Impact
The Linux kernel sound subsystem contains a flaw where the bNrChannels field from a USB audio device is not validated. If an attacker supplies a device with bNrChannels set to zero, the driver calculates a zero frame size and later uses it as a divisor in the URB completion handlers, causing a division‑by‑zero exception that crashes the kernel. The crash results in a kernel panic and an immediate reboot, temporarily disrupting all services on the affected machine.
Affected Systems
All Linux kernel releases that include the buggy sound:ua101 driver code are vulnerable. The advisory does not list specific versions, so any system running a kernel prior to the commit that introduced the check should be considered at risk until it applies the corresponding update. This includes mainstream distributions that ship the upstream kernel without the patch.
Risk and Exploitability
The flaw is a direct result of insufficient input validation (CWE‑369).

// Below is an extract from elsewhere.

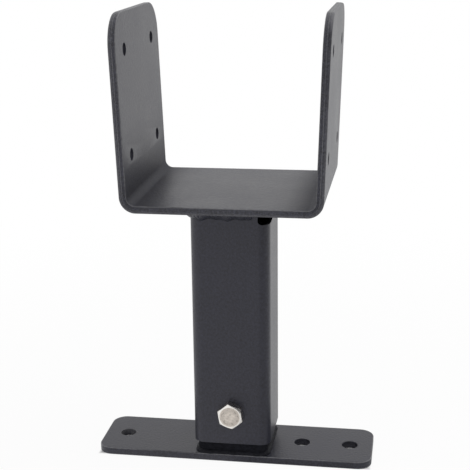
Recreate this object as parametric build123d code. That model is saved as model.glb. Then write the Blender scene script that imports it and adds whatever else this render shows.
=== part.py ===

Based on the description, it is inferred that the attack vector requires a physical or local connection of a malicious USB audio device; network‑based exploitation is unlikely. The CVSS score of 5.5 indicates a moderate impact, and the EPSS score of < 1% indicates a low probability of exploitation. The vulnerability is not listed in CISA’s KEV catalog, suggesting no known public exploits. Because the kernel crash eliminates system availability, it poses a significant operational risk for affected systems.